Council Member Feinen (@debfrankfeinen), via Twitter on May 15: “We want you to continue to succeed it is a fairly new issue for us but we will get it worked out I am sure”

Council Member Tom Bruno (@TomBruno), via Twitter on May 15: “I’ve indicated my support for a [City Council] study session…” to review the ordinance.

Mayor Gerard (@dongerard), via Twitter on May 16: “I have contacted city dept heads to express my dismay and desire to address ASAP.”

The study session is now scheduled for June 26.

In the interim, the city has established a “Mobile Food Truck Pilot Project” that includes a discounted license fee of $50 plus a $25 application fee and will allow the businesses to operate in Downtown and Campustown in loading zones and a portion of the parking lot at the corner of Neil and Washington Streets.
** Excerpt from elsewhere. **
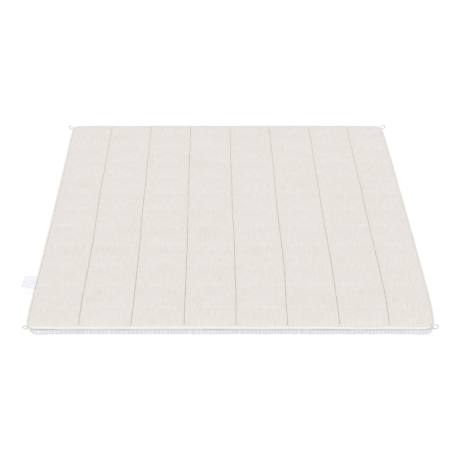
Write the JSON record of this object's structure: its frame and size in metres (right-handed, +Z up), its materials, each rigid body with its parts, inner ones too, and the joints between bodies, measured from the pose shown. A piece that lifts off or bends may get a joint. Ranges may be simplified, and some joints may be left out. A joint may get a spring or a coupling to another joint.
{
  "type": "weighted blanket",
  "caption": "Flat quilted weighted blanket with a natural woven top, a white plush underside, piped edges, a cord loop at each corner and a blank side label.",
  "frame": {"origin": "on the surface that the blanket lies on, under the middle of the blanket with its label and loops", "axes": "+X towards the blanket's right side, away from the side with the label; +Y towards its far end, along its length; +Z up, out of the woven top"},
  "size_m": [1.4118, 2.0055, 0.0406],
  "materials": {
    "natural_weave": "plain woven undyed cloth, matt",
    "white_plush": "short ribbed pile, soft and matt",
    "cream_piping": "cloth-covered cord, matt",
    "ecru_cord": "twisted cotton cord, matt",
    "white_satin": "satin ribbon, slightly shiny, blank"
  },
  "bodies": {
    "root": {"quilted_top": "natural_weave", "plush_underside": "white_plush", "piping": "cream_piping", "corner_loop_front_left": "ecru_cord", "corner_loop_front_right": "ecru_cord", "corner_loop_back_left": "ecru_cord", "corner_loop_back_right": "ecru_cord", "side_label": "white_satin"}
  },
  "joints": []
}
The pilot project is designed to allow the city to observe the impact of the food trucks in preparation for the study session.

Champaign City Assistant Planning Director Rob Kowalski said that although he has approached the operators of the Mas Amigos trucks and a Hawaiian Ice truck about participating in the program, the Crave Truck is the only mobile food truck to take part in the pilot project so far.

“The biggest thing we hope to accomplish is to see how many food truck vendors are interested in the program, operating on the streets, how well they’re received by visitors downtown, how well they’re received by existing businesses Downtown and Campustown,” Kowalski said. “See how well it works with pedestrian and traffic flow and all of that.”

As for the Crave Truck, Ware says he’s glad that he’ll be able to continue serving up coffee and waffles in Champaign, at least for now. “It’s definitely a little bit of a relief until they get the ordinance worked out,” Ware said. “I’m happy to be working with the city.”